A lo largo de siete años, los Kirchner pronunciaron cientos de discursos incendiarios atacando a diestro y siniestro a partidos, instituciones, sectores o personas que ellos consideraban sus rivales. Siempre en tono belicoso. Crisparon al país fomentando antagonismos. Ahora que hay un muerto, se preguntan quién es el autor intelectual de la violencia. ¿Es necesario pronunciar los nombres de dichos autores?
La forma en que los Kirchner han practicado la política -un duelo, una batalla siempre absoluta- sólo lleva a estas encrucijadas. Quien siembra vientos, dice la Biblia?
Primero, los enemigos de los Kirchner fueron los productores agrarios, luego, en general, todos los hombres del campo, tanto estancieros como peones; después, las clases medias urbanas, que desde hace tiempo no los votan; después, la oposición en general; después, los editores y periodistas; más tarde, los jueces? Así, el kirchnerismo quedó reducido a lo que es hoy: un partido de Estado. Un esqueleto de funcionarios, regado con los recursos del presupuesto, pero cuyo vínculo con la sociedad es cada vez más tenue.

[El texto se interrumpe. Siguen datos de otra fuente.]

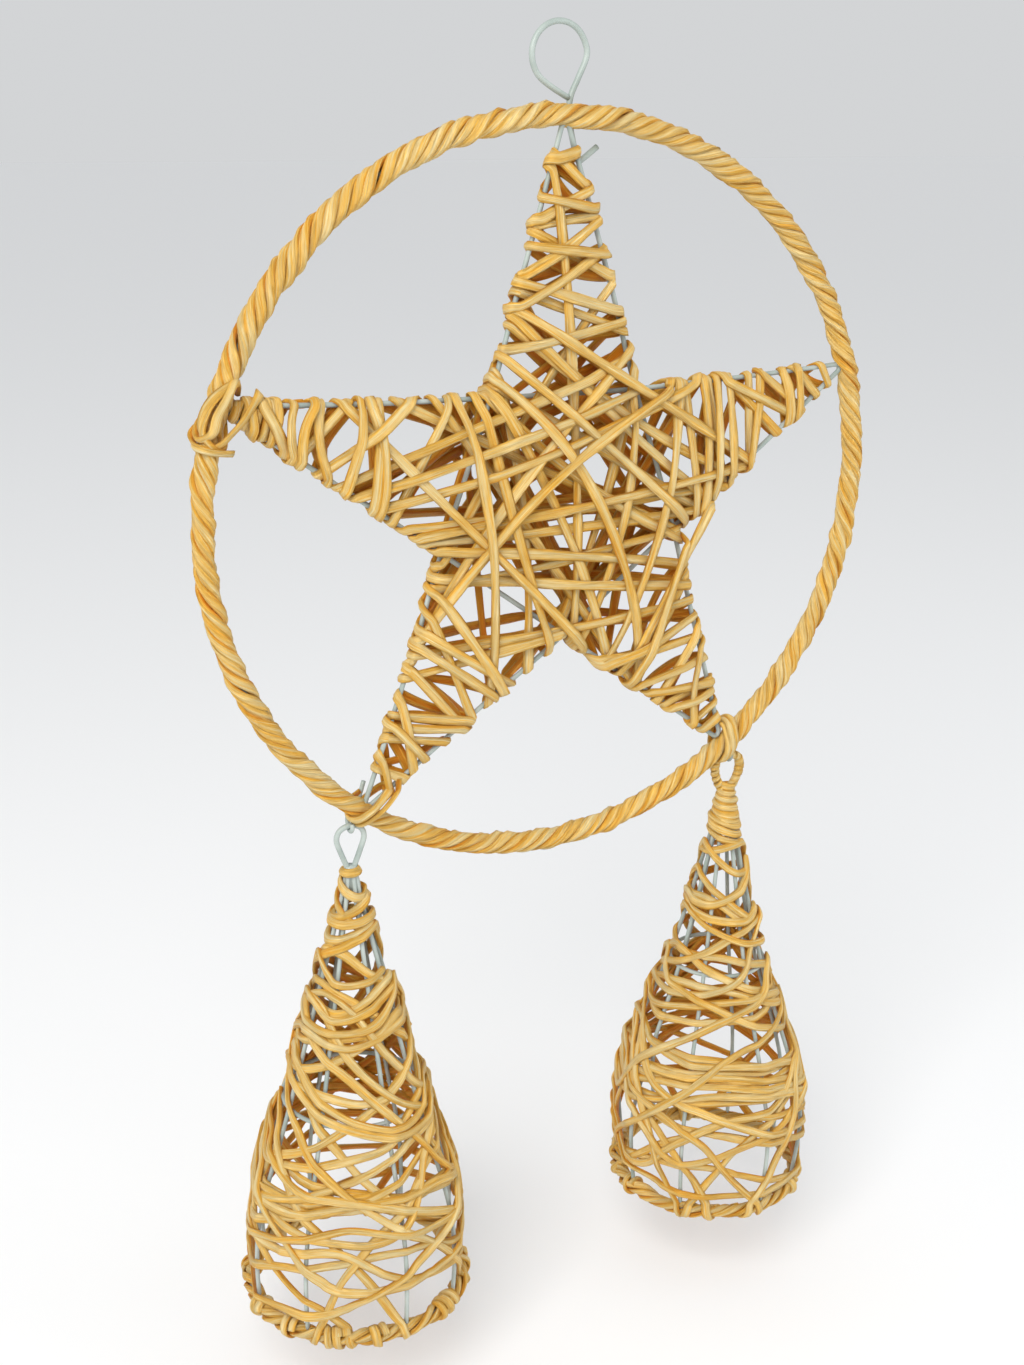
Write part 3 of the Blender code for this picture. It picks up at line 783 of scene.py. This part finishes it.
front_map, back_map = blank_map(-1), blank_map(1)
print("a height map has", MAP_SIZE, "by", MAP_SIZE, "cells")

# %% [markdown]
# A run slants across the edge wires, so its ends drift along them a little.
# Its hull is softened, because a real cord is stiff, but no further than it
# may sink into the cords below.

# %% Laying a run
LAYER, MOST_SLANT, DRIFT = 0.0016, 1.3, 0.0024

def lean_at(wrap, out_way):
    """How far a run drifts along the edge wire while it passes it."""
    slant = np.dot(out_way, wrap["way"]) / max(np.dot(out_way, wrap["out"]), 0.25)
    return float(np.clip(slant, -MOST_SLANT, MOST_SLANT)) * DRIFT

def lay_run(heights, a, b, pull):
    """Lays one run between two wraps and returns its flat line, its heights and its leans."""
    way = unit(b["place"] - a["place"])
    lean_a, lean_b = lean_at(a, -way), lean_at(b, way)
    start, stop = a["place"] - lean_a * a["way"], b["place"] - lean_b * b["way"]
    length = np.linalg.norm(stop - start)
    s = np.linspace(0, 1, max(int(length / CELL), 8) + 1)
    aside = np.cross(unit(stop - start), (0.0, 1.0, 0.0))
    line = start + (stop - start) * s[:, None] + aside * (0.001 * pull * 4 * s * (1 - s))[:, None]
    flat = line[:, [0, 2]]
    normal = unit(np.gradient(flat, axis=0))[:, ::-1] * (1, -1)

    def under(off):
        return tuple(cells(flat + normal * off).T)

    need = needed(heights, under, reach=0.0021)
    for end in (0, -1):
        need[end] = max(need[end], STAR_WIRE + HALF_THICK)
    tight = taut(s * length, need)
    high = np.maximum(0.5 * (soften(tight[:, None], 3.0)[:, 0] + tight), need - SINK)
    high[0], high[-1] = tight[0], tight[-1]
    add_cord(heights, under, high, reach=0.0025, layer=LAYER, crown=0.0028)
    return line, high, lean_a, lean_b

front_laid = [lay_run(front_map, wraps[2 * k], wraps[2 * k + 1], pull)
              for k, (_, _, pull) in enumerate(FRONT_RUNS)]
print("the pile stands out", round(1000 * front_map.max(), 1), "mm in front")

# %% [markdown]
# The back of the star is wound in the same way, but nobody plans it: each
# wrap has to be joined to another one by a run that stays inside the
# outline. A greedy choice does that. It prefers runs that lie behind the
# cords of the front, seen from the front left and a little above, so the
# gaps of the front stay open to the light.

# %% Back runs
SEEN_SHIFT = np.array((-0.0048, 0.0034))
covered = front_map > blank_map(-1) + 0.0004
rng = np.random.default_rng(11)

def between(a, b, first, last, count):
    """Places on the straight way from one wrap to another."""
    return (a["place"] + (b["place"] - a["place"]) * np.linspace(first, last, count)[:, None])[:, [0, 2]]

def may_join(one, other):
    """Whether a run of the back may go from one wrap to the other."""
    a, b = wraps[one], wraps[other]
    if other == one or other // 2 == one // 2 or a["edge"] == b["edge"]:
        return False
    return inside_star(between(a, b, 0.04, 0.96, 30), 0.0012).all()

def hidden_share(a, b):
    count = max(int(np.linalg.norm(b["place"] - a["place"]) / 0.002), 4)
    flat = between(a, b, 0.03, 0.97, count) + SEEN_SHIFT
    side = unit(flat[-1] - flat[0])[::-1] * (1, -1)
    return np.mean([covered[tuple(cells(flat + off * side).T)] for off in (-0.0014, 0.0, 0.0014)])

def liking(one, other):
    """How good a run of the back is: short ones out on an arm, 100 to 160 mm elsewhere."""
    a, b = wraps[one], wraps[other]
    span = np.linalg.norm(a["place"] - b["place"])
    if a["share"] > 45 and ARM_OF[a["edge"]] == ARM_OF[b["edge"]]:
        score = 60 - abs(abs(a["share"] - b["share"]) - 10)
    else:
        score = -160 * max(span - 0.16, 0.0) - 260 * max(0.10 - span, 0.0)
    return score + (55 * hidden_share(a, b) + rng.uniform(0, 6))

pairs, free = [], set(range(len(wraps)))
for one in sorted(free, key=lambda k: -wraps[k]["share"]):
    if one in free:
        best = max((k for k in free if may_join(one, k)), key=lambda k: liking(one, k))
        free -= {one, best}
        pairs.append((one, best))
BACK_RUNS = [pairs[k] for k in rng.permutation(len(pairs))]
back_laid = [lay_run(back_map, wraps[one], wraps[other], rng.uniform(-4, 4)) for one, other in BACK_RUNS]
print("back runs:", len(BACK_RUNS), "the pile stands out", round(1000 * back_map.max(), 1), "mm behind")

# %% [markdown]
# Between a front run and a back run the cord goes half round the edge wire.
# Front and back runs meet it at different heights and slants, so the half
# turn is drawn point by point: it sinks from the front height to the back
# one while it drifts along the edge. Where wraps crowd on an edge, the later
# ones stand a little further out.

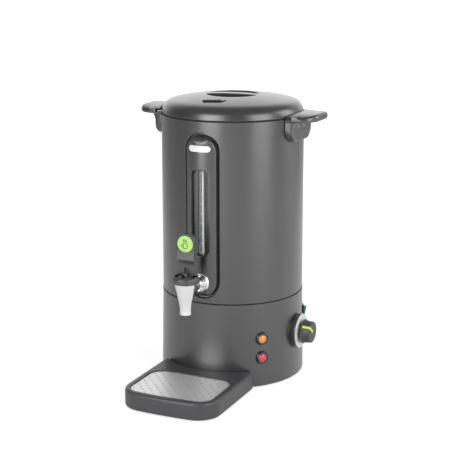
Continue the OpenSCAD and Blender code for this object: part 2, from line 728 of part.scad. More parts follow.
module control_knob() color(black) outward(90, knob_z) translate([0, 0, knob_x0]) difference() {
    knob_solid(0);
    difference() {
        pointer_bar(0.1);
        knob_solid(-0.9);
    }
    translate([0, 0, -1]) cylinder(r = shaft_r + run_gap, h = knob_len - 4);
    translate([0, 0, -1]) tube(knob_skirt_r - 7, shaft_r + 3, knob_len - 3);
}

module knob_pointer() color("#dce84a") outward(90, knob_z) translate([0, 0, knob_x0]) difference() {
    intersection() {
        pointer_bar(0);
        knob_solid(0.3);
    }
    knob_solid(-0.8);
}

module knob_shaft() color(steel) outward(90, knob_z) translate([0, 0, body_r - 14])
    cylinder(r = shaft_r, h = knob_x0 + knob_len - 5.5 - body_r + 14);

stat_front = body_r - 10 - seat_gap;
module thermostat() color("#b9a77a") outward(90, knob_z) difference() {
    union() {
        translate([0, 0, stat_front - 18]) cylinder(r = 17, h = 12);
        translate([0, 0, stat_front - 6.1]) cylinder(r = 12, h = 6.1);
        cylinder_to(4.9, stat_front - 1, bezel_floor - 0.5);
    }
    translate([0, 0, stat_front - 5]) cylinder(r = shaft_r + run_gap, h = 40);
}

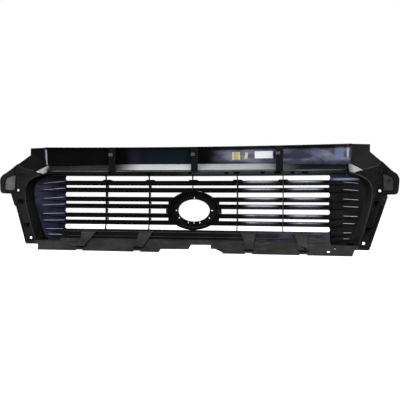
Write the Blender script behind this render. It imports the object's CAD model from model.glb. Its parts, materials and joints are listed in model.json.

El Gobierno ha diluido al Parlamento hasta hacerlo prácticamente inexistente. Negando el quórum y mediante otras chicanas reglamentarias en las cuales son maestros algunos legisladores del kirchnerismo, la vida política argentina parece haberse olvidado del Congreso.
Fue un diseño deliberado: la política para los Kirchner existe en los discursos de la Presidenta, a razón de uno o dos por día, y en la reiteración incesante de esta jerga, a través de múltiples reprogramaciones.
Y la política, para el Gobierno, se hace en la calle. Para conservar la calle, el Gobierno confiaba en la CGT. Pero la calle es peligrosa.